>> start

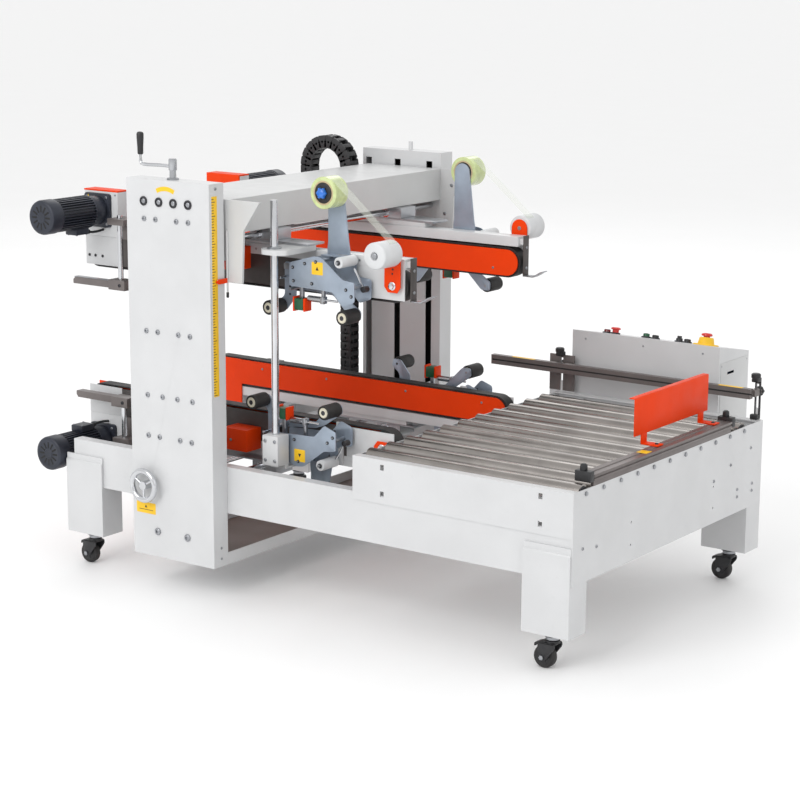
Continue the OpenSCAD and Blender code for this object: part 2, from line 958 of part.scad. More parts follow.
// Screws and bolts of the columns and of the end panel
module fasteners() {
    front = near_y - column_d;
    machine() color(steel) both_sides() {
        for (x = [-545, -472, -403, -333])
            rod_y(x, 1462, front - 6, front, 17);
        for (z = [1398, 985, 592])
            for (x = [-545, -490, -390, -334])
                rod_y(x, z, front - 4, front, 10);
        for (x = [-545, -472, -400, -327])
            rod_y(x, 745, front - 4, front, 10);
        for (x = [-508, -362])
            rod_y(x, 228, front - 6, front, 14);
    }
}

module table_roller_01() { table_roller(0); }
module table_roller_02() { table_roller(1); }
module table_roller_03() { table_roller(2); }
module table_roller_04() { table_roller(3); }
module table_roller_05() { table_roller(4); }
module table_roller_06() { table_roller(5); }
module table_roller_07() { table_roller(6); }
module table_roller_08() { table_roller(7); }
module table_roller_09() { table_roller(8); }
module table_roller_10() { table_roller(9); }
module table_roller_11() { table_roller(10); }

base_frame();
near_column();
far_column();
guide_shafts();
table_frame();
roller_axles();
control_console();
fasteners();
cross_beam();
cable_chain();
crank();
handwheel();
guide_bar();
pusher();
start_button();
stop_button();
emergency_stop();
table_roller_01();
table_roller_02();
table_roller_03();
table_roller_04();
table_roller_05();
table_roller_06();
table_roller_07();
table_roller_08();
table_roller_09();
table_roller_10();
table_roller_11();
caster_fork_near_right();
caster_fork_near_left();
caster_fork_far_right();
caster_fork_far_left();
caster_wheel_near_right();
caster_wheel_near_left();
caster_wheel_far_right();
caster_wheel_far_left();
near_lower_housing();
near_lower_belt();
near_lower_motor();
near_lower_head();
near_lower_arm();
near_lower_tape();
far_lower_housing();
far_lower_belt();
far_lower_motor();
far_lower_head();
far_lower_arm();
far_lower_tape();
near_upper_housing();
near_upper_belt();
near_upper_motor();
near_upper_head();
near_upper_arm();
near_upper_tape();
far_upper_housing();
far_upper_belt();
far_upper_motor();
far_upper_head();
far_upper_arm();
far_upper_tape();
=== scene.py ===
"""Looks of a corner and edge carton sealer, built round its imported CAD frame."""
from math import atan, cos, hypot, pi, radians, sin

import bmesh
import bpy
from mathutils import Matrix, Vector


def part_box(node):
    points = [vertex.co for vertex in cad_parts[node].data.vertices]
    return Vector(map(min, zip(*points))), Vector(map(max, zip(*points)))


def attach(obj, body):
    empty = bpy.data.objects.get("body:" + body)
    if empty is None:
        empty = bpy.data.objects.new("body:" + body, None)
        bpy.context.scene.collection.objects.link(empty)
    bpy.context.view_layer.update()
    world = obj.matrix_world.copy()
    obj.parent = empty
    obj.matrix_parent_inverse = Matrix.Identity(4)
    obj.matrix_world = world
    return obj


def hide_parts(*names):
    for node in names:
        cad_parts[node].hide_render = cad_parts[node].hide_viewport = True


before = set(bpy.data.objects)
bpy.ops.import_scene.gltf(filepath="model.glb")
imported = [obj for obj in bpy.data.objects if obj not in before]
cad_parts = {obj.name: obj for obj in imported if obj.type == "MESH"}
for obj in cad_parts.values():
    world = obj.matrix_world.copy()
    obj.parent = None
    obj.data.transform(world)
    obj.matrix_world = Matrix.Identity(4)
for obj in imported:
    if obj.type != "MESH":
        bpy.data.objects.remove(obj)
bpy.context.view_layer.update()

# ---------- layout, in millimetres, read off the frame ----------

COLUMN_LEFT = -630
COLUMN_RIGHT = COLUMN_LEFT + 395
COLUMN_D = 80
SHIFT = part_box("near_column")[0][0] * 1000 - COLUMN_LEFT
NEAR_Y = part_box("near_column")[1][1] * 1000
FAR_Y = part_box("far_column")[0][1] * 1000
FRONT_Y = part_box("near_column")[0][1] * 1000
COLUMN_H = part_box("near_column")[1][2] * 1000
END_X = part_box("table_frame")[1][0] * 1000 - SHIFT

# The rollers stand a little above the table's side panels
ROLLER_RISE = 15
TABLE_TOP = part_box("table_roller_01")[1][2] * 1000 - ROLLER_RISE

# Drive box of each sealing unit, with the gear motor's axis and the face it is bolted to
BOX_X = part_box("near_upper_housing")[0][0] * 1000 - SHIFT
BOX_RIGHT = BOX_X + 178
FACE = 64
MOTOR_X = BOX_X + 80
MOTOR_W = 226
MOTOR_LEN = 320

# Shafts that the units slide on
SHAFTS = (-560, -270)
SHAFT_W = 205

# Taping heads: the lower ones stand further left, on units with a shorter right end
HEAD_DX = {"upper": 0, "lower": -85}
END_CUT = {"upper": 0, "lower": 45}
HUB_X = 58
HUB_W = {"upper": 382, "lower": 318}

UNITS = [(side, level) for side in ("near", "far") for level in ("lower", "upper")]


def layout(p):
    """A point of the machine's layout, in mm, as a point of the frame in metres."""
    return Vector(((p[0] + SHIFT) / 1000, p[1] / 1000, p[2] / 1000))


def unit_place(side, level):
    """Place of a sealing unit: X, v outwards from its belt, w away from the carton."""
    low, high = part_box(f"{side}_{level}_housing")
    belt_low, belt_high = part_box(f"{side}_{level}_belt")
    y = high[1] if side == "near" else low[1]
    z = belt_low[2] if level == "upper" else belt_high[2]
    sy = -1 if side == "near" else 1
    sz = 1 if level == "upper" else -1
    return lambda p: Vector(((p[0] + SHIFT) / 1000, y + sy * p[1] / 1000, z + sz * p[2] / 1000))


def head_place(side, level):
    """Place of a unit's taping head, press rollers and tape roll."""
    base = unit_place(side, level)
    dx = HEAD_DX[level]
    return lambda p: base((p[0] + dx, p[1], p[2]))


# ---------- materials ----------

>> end

EXERCISE DESCRIPTION. From the line containing "caster_fork_far_left();" down to the line containing "cad_parts[node].hide_render = cad_parts[node].hide_viewport" in the material above, reproduce every line exactly, including the two end lines.

CORRECT OUTPUT.
caster_fork_far_left();
caster_wheel_near_right();
caster_wheel_near_left();
caster_wheel_far_right();
caster_wheel_far_left();
near_lower_housing();
near_lower_belt();
near_lower_motor();
near_lower_head();
near_lower_arm();
near_lower_tape();
far_lower_housing();
far_lower_belt();
far_lower_motor();
far_lower_head();
far_lower_arm();
far_lower_tape();
near_upper_housing();
near_upper_belt();
near_upper_motor();
near_upper_head();
near_upper_arm();
near_upper_tape();
far_upper_housing();
far_upper_belt();
far_upper_motor();
far_upper_head();
far_upper_arm();
far_upper_tape();
=== scene.py ===
"""Looks of a corner and edge carton sealer, built round its imported CAD frame."""
from math import atan, cos, hypot, pi, radians, sin

import bmesh
import bpy
from mathutils import Matrix, Vector


def part_box(node):
    points = [vertex.co for vertex in cad_parts[node].data.vertices]
    return Vector(map(min, zip(*points))), Vector(map(max, zip(*points)))


def attach(obj, body):
    empty = bpy.data.objects.get("body:" + body)
    if empty is None:
        empty = bpy.data.objects.new("body:" + body, None)
        bpy.context.scene.collection.objects.link(empty)
    bpy.context.view_layer.update()
    world = obj.matrix_world.copy()
    obj.parent = empty
    obj.matrix_parent_inverse = Matrix.Identity(4)
    obj.matrix_world = world
    return obj


def hide_parts(*names):
    for node in names:
        cad_parts[node].hide_render = cad_parts[node].hide_viewport = True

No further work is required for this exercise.